On a darker page of arbitration, the international community has been shocked by the Doha´s Lower Criminal Court decision to uphold charges against well-known arbitrators Sami Houerbi and Samir El Annabi of Tunisia and Nathalie Najjar of Lebanon and to sentence them in their absence to three years’ imprisonment. The convictions relate to the arbitrators’ decision to transfer a dispute they were hearing away from the jurisdiction of the Qatar International Centre for Conciliation and Arbitration (QICCA) and have been condemned by the international arbitration community, practitioners noting the harm done to Qatar’s reputation as an arbitral venue.
As regards commercial arbitration, a number of arbitral institutions have amended their rules in an effort to further promote efficiency, cost savings, transparency and diversity in international arbitration.
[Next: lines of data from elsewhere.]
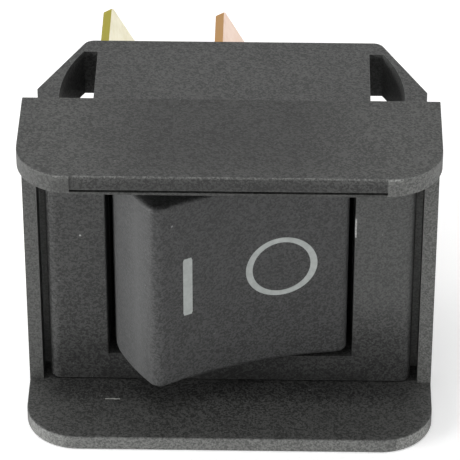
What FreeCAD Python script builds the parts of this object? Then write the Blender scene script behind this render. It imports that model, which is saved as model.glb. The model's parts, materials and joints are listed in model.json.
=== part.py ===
import FreeCAD, Part
import math
import os

import Sketcher

# A panel rocker switch with a guard frame, two poles, in millimetres.
# The frame: X to the right, Y into the panel, Z up, face towards -Y.
# The origin is the middle of the panel cut-out, on the panel's front.

SIZES = [
    # guard frame
    ("frame_width", 33.0),
    ("frame_height", 26.7),
    ("ring_depth", 3.4),
    ("guard_reach", 11.0),
    ("guard_wall", 1.25),
    ("guard_corner", 4.3),
    ("strip_wall", 1.12),
    ("ledge_wall", 1.2),
    ("ledge_width", 0.75),
    ("edge_softening", 0.1),
    ("front_setback", 0.12),
    ("lip_height", 0.25),
    ("rib_height", 0.22),
    ("groove_height", 0.22),
    ("groove_depth", 0.6),
    ("relief_depth", 0.3),
    ("relief_gap", 0.22),
    # front panel and body of the housing
    ("panel_side_gap", 0.58),
    ("panel_end_gap", 0.1),
    ("panel_rounding", 0.9),
    ("body_width", 22.2),
    ("flange_height", 2.35),
    ("body_depth", 12.2),
    ("body_wall", 1.2),
    ("opening_width", 19.9),
    ("opening_rim", 1.55),
    ("opening_depth", 1.0),
    ("opening_rounding", 0.12),
    # snap-in wings
    ("wing_height", 4.05),
    ("wing_span", 31.36),
    ("wing_shoulder", 24.0),
    ("shoulder_rounding", 0.9),
    ("wing_root", 1.7),
    ("wing_wall", 1.81),
    ("pocket_taper", 0.4116),
    ("pocket_curve", 13.3),
    ("pocket_curve_end", 4.6),
    ("wing_tip_rear", 4.8),
    ("wing_tip_front", 3.3),
    ("wing_lead", 0.14),
    ("wing_nose_gap", 0.9),
    ("wing_nose_inset", 1.18),
    # rocker, which turns about an upright axis
    ("pivot_ahead", 1.1),
    ("rocker_radius", 9.5),
    ("rocker_end_gap", 0.65),
    ("crest_radius", 9.8),
    ("crest_angle", 55.2),
    ("crest_rounding", 1.0),
    ("rim_rounding", 0.4),
    ("end_radius", 18.0),
    ("face_radius", 34.0),
    ("rocker_tilt", 19.1),
    ("skirt_front", 0.13),
    ("skirt_rear", 3.6),
    ("rocker_wall", 1.5),
    ("face_wall", 1.6),
    ("trunnion_radius", 1.5),
    ("trunnion_reach", 1.4),
    ("running_clearance", 0.05),
    # legs that press the contact arms
    ("leg_offset", 4.54),
    ("leg_length", 7.0),
    ("leg_wall", 1.5),
    ("leg_inset", 0.2),
    # detent plunger in the rocker's middle post
    ("post_radius", 2.2),
    ("post_length", 5.2),
    ("bore_floor", 1.76),
    ("plunger_radius", 1.3),
    ("plunger_back", 2.2),
    ("plunger_reach", 8.9),
    ("detent_coil_radius", 0.95),
    ("detent_wire_radius", 0.15),
    ("detent_pitch", 1.0),
    # base and the trough that the plunger rides in
    ("base_wall", 1.6),
    ("base_clearance", 0.05),
    ("trough_gap", 0.15),
    ("tower_width", 10.4),
    ("tower_wall", 3.2),
    ("peg_radius", 0.65),
    ("peg_height", 0.7),
    # terminals, one row above the tower and one below it
    ("row_wall_gap", 0.15),
    ("row_tower_gap", 0.75),
    ("common_offset", 0.2),
    ("terminal_pitch", 9.5),
    ("tab_shoulder", 0.5),
    ("tab_wall", 0.8),
    ("common_tab_length", 8.2),
    ("switched_tab_length", 8.6),
    ("tab_twist", 29.0),
    ("twist_start", 0.3),
    ("twist_length", 1.8),
    ("tab_bevel", 0.3),
    ("tab_hole_radius", 0.85),
    ("tab_hole_place", 4.4),
    ("fork_prong", 1.35),
    ("fork_reach", 2.0),
    ("shelf_inset", 0.65),
    ("shelf_reach", 3.4),
    ("shelf_rounding", 1.0),
    # contact arms and contacts
    ("arm_wall", 0.35),
    ("arm_length", 9.1),
    ("arm_play", 0.1),
    ("arm_rounding", 1.4),
    ("knuckle_angle", 25.0),
    ("lip_angle", 10.0),
    ("contact_radius", 1.5),
    ("contact_offset", 7.8),
    ("moving_contact_height", 0.85),
    ("fixed_contact_height", 0.75),
    ("contact_gap", 0.05),
    ("contact_bevel", 0.2),
    ("arm_coil_offset", 3.5),
    ("arm_coil_radius", 1.0),
    ("arm_wire_radius", 0.125),
    ("arm_pitch", 1.0),
]

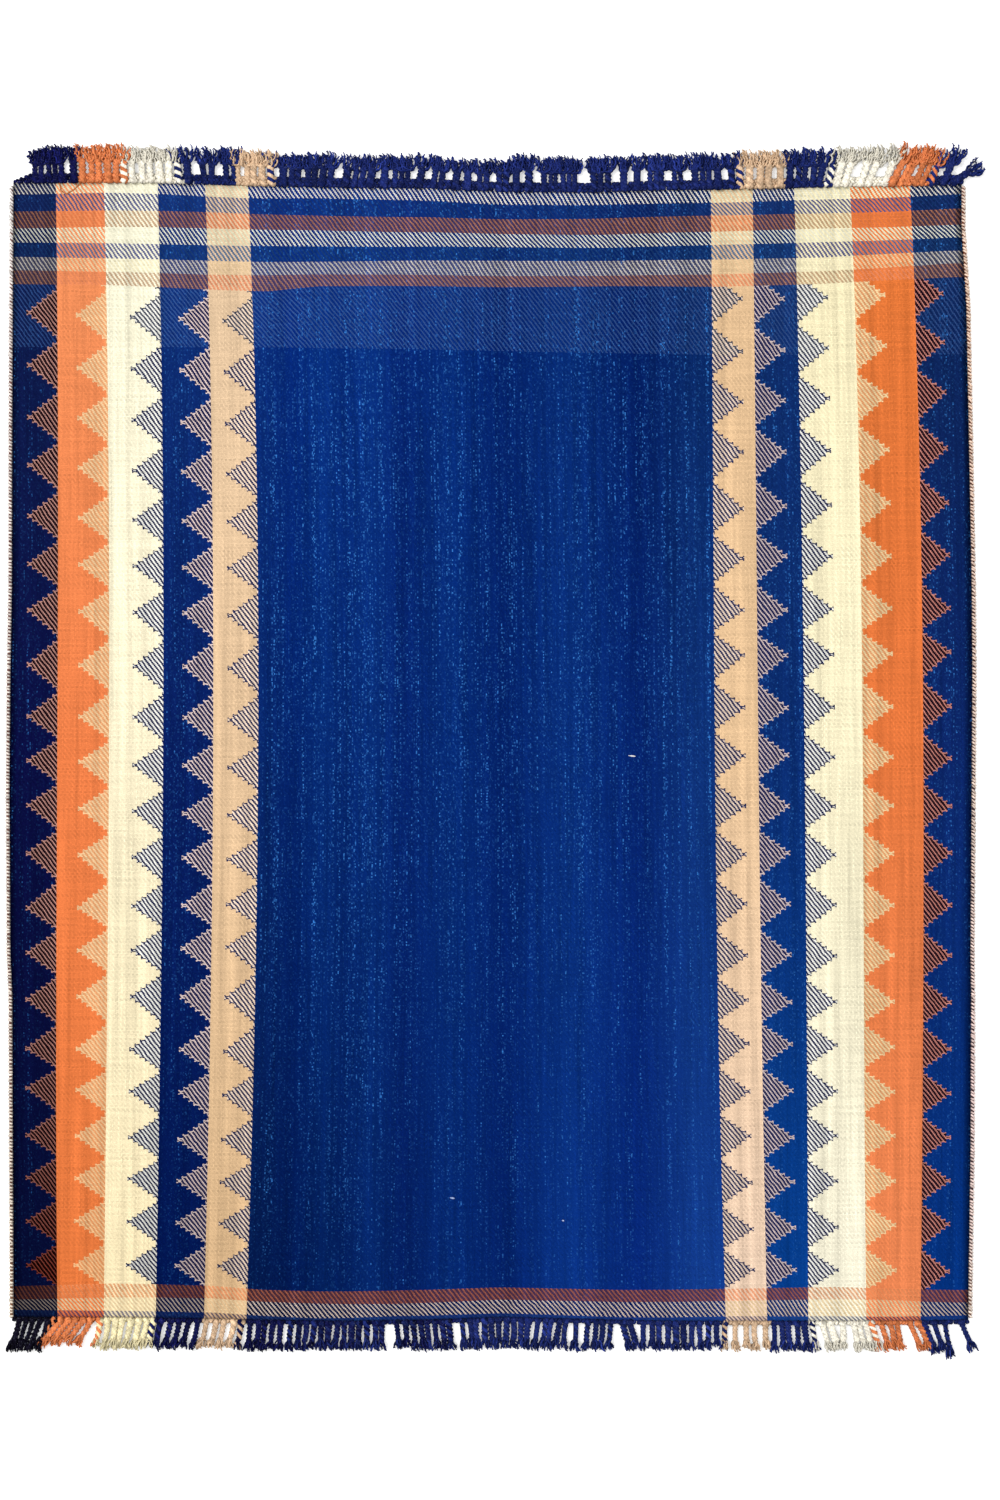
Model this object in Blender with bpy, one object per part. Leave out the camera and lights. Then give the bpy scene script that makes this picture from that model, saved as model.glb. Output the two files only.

These include the Hong Kong International Arbitration Centre (HKIAC), the German Institution of Arbitration (Deutsche Institution für Schiedsgerichtsbarkeit or DIS), the Vienna International Arbitration Centre (VIAC) and the Japan Commercial Arbitration Association (JCAA).
The International Centre for Settlement of Investment Disputes (ICSID) has invited comments on rules amendment proposals published in August and a vote from ICSID Convention Contracting States is expected either in 2019 or 2020.
The end of 2018 also saw the ICC issue an updated guidance on the conduct of arbitration under its rules.
The launch of the new so-called “Prague Rules” on the Taking of Evidence in International Arbitration took place on 14 December 2018. The Prague Rules promote a “civil law” approach within the conduct of arbitral proceedings, including more pro-active and inquisitorial powers to arbitral tribunals, with the ultimate aim to increase efficiency in international arbitration and to reduce costs. Overall, the Prague Rules aim to complement the IBA Rules -which, in the opinion of some practitioners, reflect a more “common law” and adversarial approach to managing arbitration- and increase the arbitral tribunal’s power in the conduct of the arbitration proceedings. Specifically, several provisions of the Prague Rules have sparked debate amongst practitioners, which shall continue in the upcoming year. These include Article 1.1 ( possibility that the Prague Rules are applied at the arbitral tribunal’s own initiative, after hearing the parties) Article 2.4.e (possibility that the arbitral tribunal expresses its preliminary views at the case management conference) and Article 9.2 (possibility that an arbitrator acts as a mediator to assist in facilitating the amicable settlement of the case).
A related aim of diversity is shared by a number of institutions, with the ICC first revealing in June 2018 the nomination of a Court with full gender parity and unprecedented diversity, the new composition of the Bureau of the Court comprising 17 Vice-Presidents, including nine women.
The commercial arbitration community has been discussing in length the impact of Brexit, particularly as regards London’s future position as a global international arbitral seat. Based on current studies carried out by Queen Mary/White & Case International Arbitration Survey launched on 9 May 2018, the prognosis for London at present would appear as stable, but only time will tell to what extent this may have to be revised depending on the eventual outcome of Brexit in 2019 and onwards.
Other hot topics of 2018 include the impact of EU´s Global Data Protection Regulation (“GDPR”) in international arbitration, the wider use of Third Party Funding according to 2018´s study carried out by Queen Mary/ICCA, cyber-risks and security and its impact on international arbitration, and how China´s Belt and Road initiative may change arbitration worldwide.2019 shall surely see these topics being developed further. Revisions to arbitration rules are anticipated in 2019 atthe Dubai International Arbitration Centre (DIAC), the London Court of International Arbitration (LCIA), the International Centre for Dispute Resolution (ICDR) and the China International Economic Trade Arbitration Commission (CIETAC).
Also revised arbitration legislation is expected to enter into force of in, for example, Sweden, Switzerland and India.